(EXERCISE TASK) From the listing, collect all lines containing the word "Write".

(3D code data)

|---|

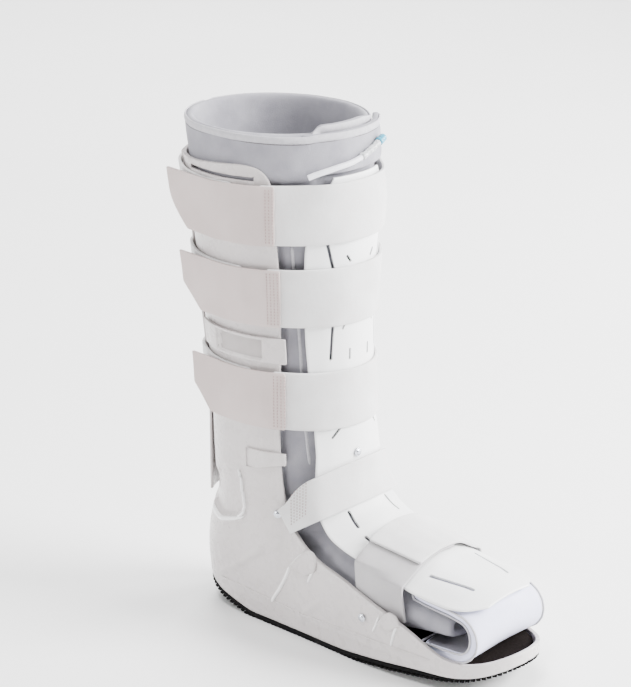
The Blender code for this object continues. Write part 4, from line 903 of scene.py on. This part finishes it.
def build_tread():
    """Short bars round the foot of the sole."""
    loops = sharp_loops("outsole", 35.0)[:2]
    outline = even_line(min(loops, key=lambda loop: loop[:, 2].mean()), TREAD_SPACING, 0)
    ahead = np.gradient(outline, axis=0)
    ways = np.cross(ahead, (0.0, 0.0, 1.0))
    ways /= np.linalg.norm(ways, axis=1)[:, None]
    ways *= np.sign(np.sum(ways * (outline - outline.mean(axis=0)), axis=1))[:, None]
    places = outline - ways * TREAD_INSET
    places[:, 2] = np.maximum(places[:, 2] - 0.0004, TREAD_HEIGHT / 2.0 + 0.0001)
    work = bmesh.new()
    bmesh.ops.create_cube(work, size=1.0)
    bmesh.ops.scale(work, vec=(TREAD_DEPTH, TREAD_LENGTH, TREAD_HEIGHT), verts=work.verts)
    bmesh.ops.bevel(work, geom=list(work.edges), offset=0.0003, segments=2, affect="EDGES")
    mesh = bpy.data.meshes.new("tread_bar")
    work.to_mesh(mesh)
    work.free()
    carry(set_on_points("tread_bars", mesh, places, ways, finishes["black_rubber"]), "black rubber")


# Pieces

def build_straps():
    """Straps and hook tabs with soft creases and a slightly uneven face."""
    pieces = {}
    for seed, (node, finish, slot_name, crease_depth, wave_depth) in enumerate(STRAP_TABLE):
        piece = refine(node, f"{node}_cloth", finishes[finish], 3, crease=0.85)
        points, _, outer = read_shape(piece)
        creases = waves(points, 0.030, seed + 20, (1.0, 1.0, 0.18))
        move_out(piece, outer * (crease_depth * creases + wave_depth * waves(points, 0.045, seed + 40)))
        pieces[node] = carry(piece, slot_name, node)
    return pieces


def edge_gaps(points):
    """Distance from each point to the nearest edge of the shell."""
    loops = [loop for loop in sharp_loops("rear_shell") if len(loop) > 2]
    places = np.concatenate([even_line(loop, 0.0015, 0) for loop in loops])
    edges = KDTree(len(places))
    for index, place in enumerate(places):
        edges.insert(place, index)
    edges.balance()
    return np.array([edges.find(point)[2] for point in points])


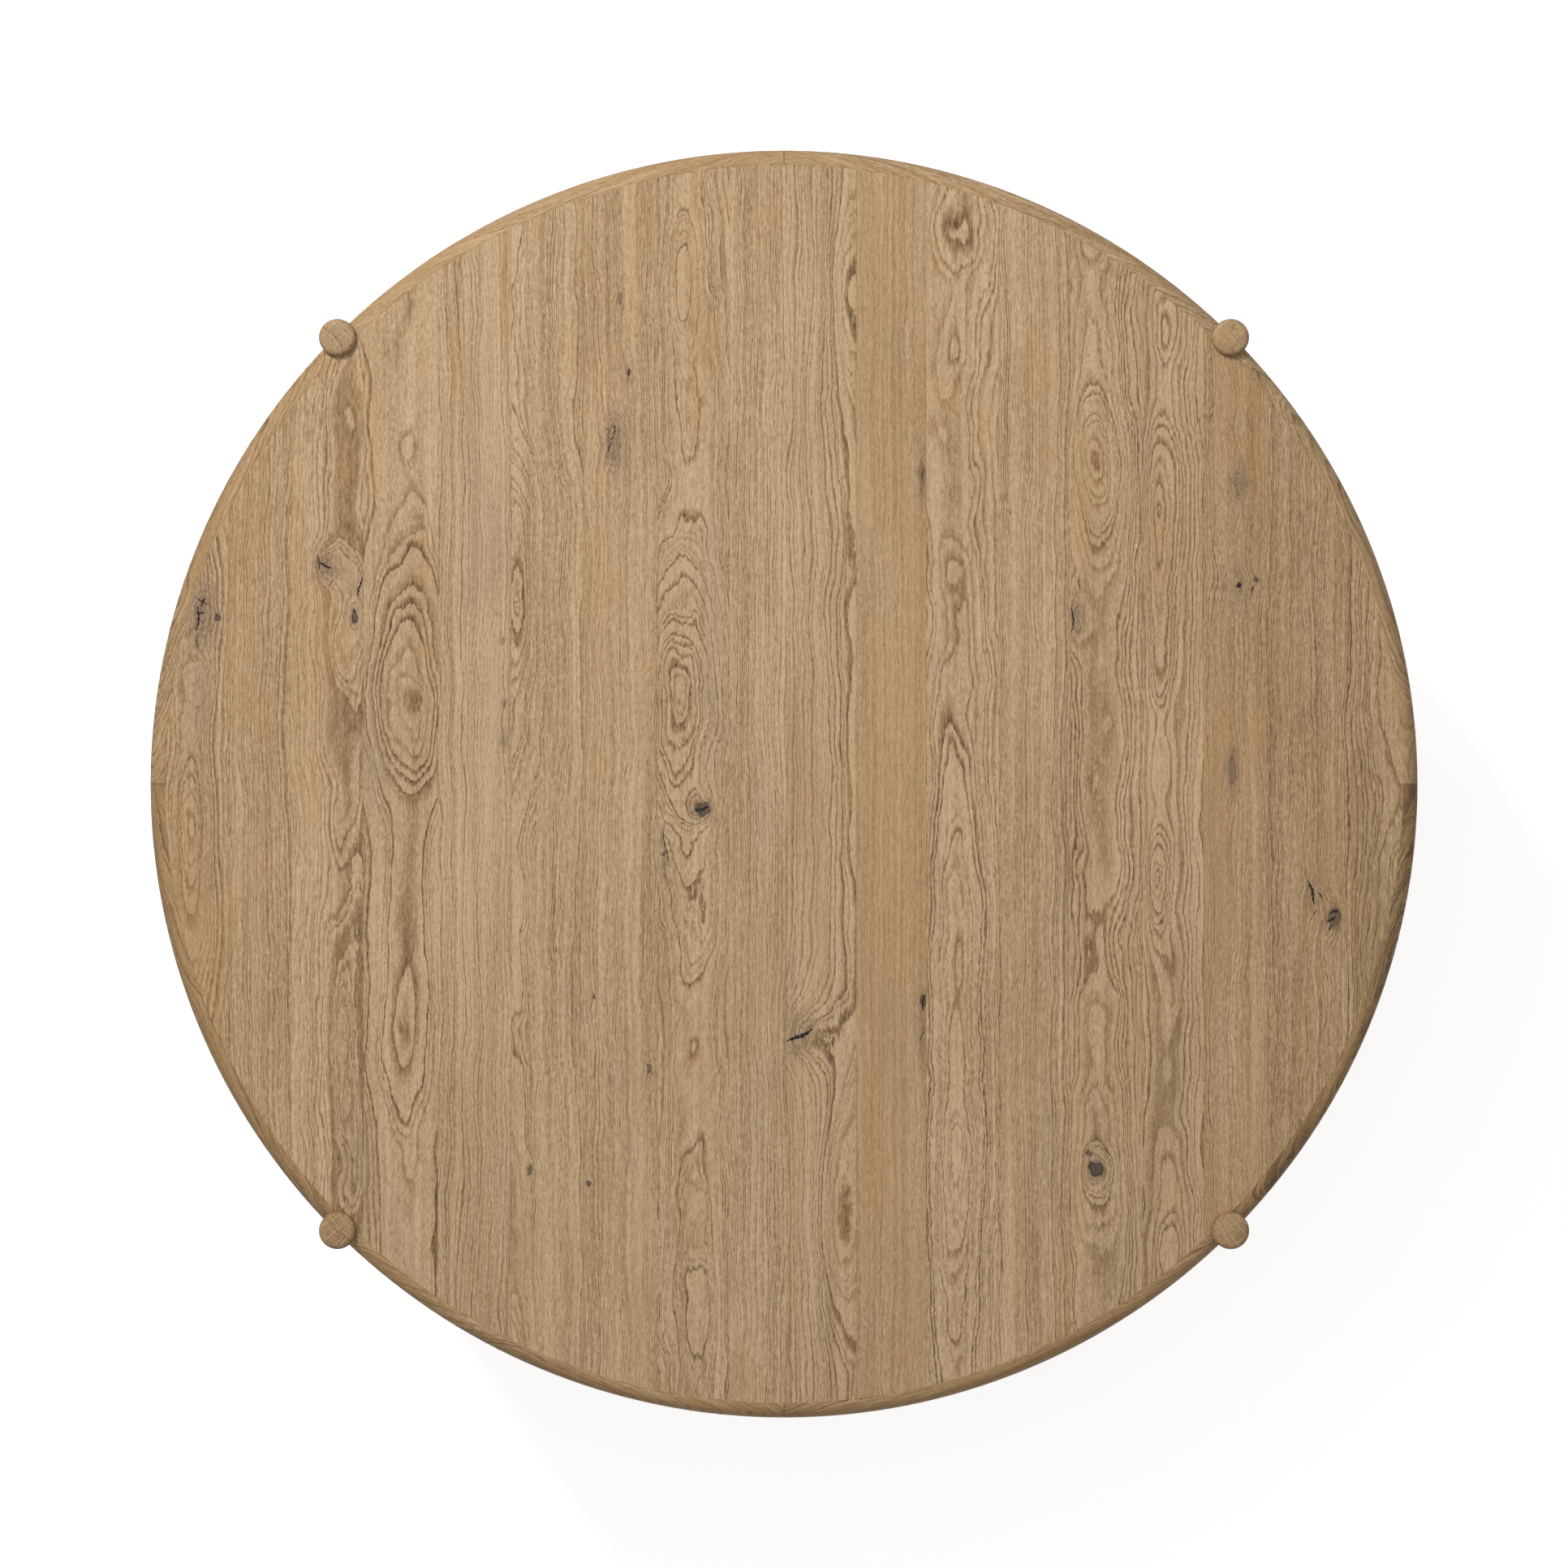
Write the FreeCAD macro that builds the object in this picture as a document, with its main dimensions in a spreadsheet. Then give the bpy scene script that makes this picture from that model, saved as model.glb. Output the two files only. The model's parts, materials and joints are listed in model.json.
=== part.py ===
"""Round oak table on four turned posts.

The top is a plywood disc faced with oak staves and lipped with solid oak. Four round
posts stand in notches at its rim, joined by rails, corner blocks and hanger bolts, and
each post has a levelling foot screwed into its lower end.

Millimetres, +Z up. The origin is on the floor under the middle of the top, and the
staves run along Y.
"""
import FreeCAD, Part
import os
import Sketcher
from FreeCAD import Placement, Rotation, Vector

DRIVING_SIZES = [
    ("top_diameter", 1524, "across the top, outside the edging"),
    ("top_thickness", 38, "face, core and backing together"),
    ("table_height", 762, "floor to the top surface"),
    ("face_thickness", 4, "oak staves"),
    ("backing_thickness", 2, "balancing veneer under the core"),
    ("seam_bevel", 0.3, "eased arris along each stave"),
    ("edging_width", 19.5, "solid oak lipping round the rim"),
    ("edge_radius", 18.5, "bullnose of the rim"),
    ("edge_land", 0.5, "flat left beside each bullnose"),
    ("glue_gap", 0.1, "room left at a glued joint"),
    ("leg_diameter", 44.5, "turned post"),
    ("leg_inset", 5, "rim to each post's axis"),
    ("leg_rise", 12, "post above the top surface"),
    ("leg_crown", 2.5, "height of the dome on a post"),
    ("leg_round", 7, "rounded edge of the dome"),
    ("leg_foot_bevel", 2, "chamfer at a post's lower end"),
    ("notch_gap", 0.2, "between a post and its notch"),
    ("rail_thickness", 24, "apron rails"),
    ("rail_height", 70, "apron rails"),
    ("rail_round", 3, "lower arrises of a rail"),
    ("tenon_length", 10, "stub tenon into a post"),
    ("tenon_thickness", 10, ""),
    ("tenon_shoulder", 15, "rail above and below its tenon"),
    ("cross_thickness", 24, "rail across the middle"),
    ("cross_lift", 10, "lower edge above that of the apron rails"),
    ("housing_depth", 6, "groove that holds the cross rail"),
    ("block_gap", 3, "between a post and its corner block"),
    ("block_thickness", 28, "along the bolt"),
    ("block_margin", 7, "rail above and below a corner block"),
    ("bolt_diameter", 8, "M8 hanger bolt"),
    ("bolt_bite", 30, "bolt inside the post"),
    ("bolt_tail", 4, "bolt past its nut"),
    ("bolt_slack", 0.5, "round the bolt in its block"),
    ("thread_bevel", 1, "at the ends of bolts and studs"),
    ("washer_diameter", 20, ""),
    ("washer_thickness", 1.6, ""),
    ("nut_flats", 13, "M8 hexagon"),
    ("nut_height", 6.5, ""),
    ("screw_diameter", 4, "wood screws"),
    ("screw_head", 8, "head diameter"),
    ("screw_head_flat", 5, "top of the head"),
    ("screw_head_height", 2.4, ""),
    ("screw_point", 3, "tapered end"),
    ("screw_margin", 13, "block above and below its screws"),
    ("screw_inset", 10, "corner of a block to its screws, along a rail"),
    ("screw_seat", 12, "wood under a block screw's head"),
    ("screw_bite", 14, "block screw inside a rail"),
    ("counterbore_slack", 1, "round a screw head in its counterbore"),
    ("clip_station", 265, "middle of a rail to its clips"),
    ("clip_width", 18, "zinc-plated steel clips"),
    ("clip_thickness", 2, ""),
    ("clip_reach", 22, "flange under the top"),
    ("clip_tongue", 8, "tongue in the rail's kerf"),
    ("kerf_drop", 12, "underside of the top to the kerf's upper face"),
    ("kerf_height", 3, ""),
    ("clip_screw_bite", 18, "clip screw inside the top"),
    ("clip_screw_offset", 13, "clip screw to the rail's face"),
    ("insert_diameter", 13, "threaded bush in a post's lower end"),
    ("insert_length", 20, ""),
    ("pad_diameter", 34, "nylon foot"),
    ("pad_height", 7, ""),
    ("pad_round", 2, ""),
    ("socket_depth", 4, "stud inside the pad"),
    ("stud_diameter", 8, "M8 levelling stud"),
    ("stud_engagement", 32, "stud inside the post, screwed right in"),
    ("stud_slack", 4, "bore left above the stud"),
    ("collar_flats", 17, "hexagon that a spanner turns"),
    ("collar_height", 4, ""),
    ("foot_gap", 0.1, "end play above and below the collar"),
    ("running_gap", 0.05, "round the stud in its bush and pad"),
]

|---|

(TASK RESPONSE)
The Blender code for this object continues. Write part 4, from line 903 of scene.py on. This part finishes it.
Write the FreeCAD macro that builds the object in this picture as a document, with its main dimensions in a spreadsheet. Then give the bpy scene script that makes this picture from that model, saved as model.glb. Output the two files only. The model's parts, materials and joints are listed in model.json.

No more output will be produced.